Some international banks that had already committed themselves to financing some orders from the region are asking their clients to review the orders by trimming the size of fleet on order, given their gloomy outlook of the market and the effects of the financial crisis on their equity. But according to Jonathan Hill, Managing director of shipping funds at Tufton Oceanic in Dubai, banks will not stop lending to ship owners but strict conditions would be adopted.

"The money is available; it is up to the client to convince the bank. Banks will not stop lending to their established and well regarded clients, however strict conditions could be applied for new comers," says Hill.

"However, while shipping firms might secure financing, it would not help much if their clients fail to secure funds to finance movement of their cargo, so the challenges still remain and shipping firms need to work with high credit worthy clients."

DANGER OF PIRACY 

While the industry might overcome its current financial hurdles, the danger of piracy on major sea routes has been considered the industry's challenge for the century, whose solution has eluded many stakeholders.

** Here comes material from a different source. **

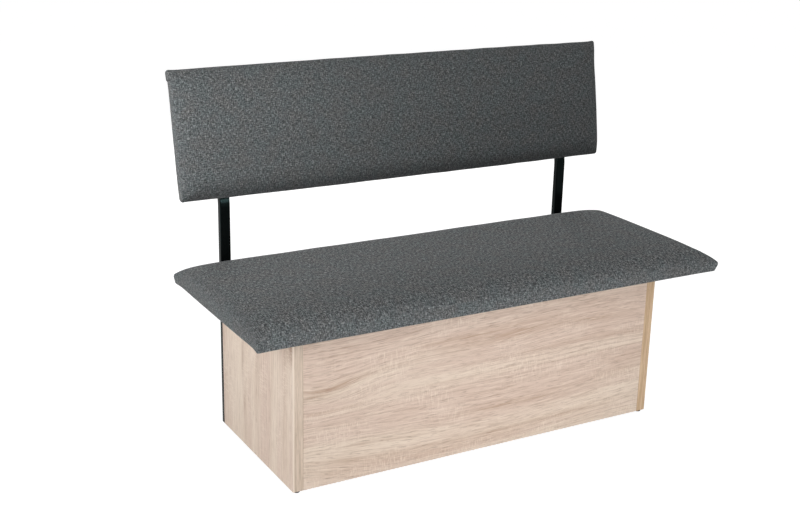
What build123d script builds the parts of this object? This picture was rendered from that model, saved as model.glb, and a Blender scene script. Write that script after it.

Fears of piracy reached high levels this year when Somali pirates off the coast of Kenya hijacked a Saudi owned supertanker, Sirius Star, carrying two million barrels of oil crude and 25 crew members.

The problem has led to an increase in both hull and cargo insurance premiums for vessels sailing through the Gulf of Aden. Some ship owners, such as Maersk Line, have diverted their ships to the Cape of Good, which is safer but costly due to the long distance.

Joint military operations by countries have been mooted, with shipping firms such as the Iranian Shipping company considering using private armed personnel to guard all their ships going through the Gulf of Aden.

Recent weeks have shown signs of revival in the dry bulk sector with demand for iron ore in China improving.

However, analysts believe that it will be several months before the sector returns to the previous levels.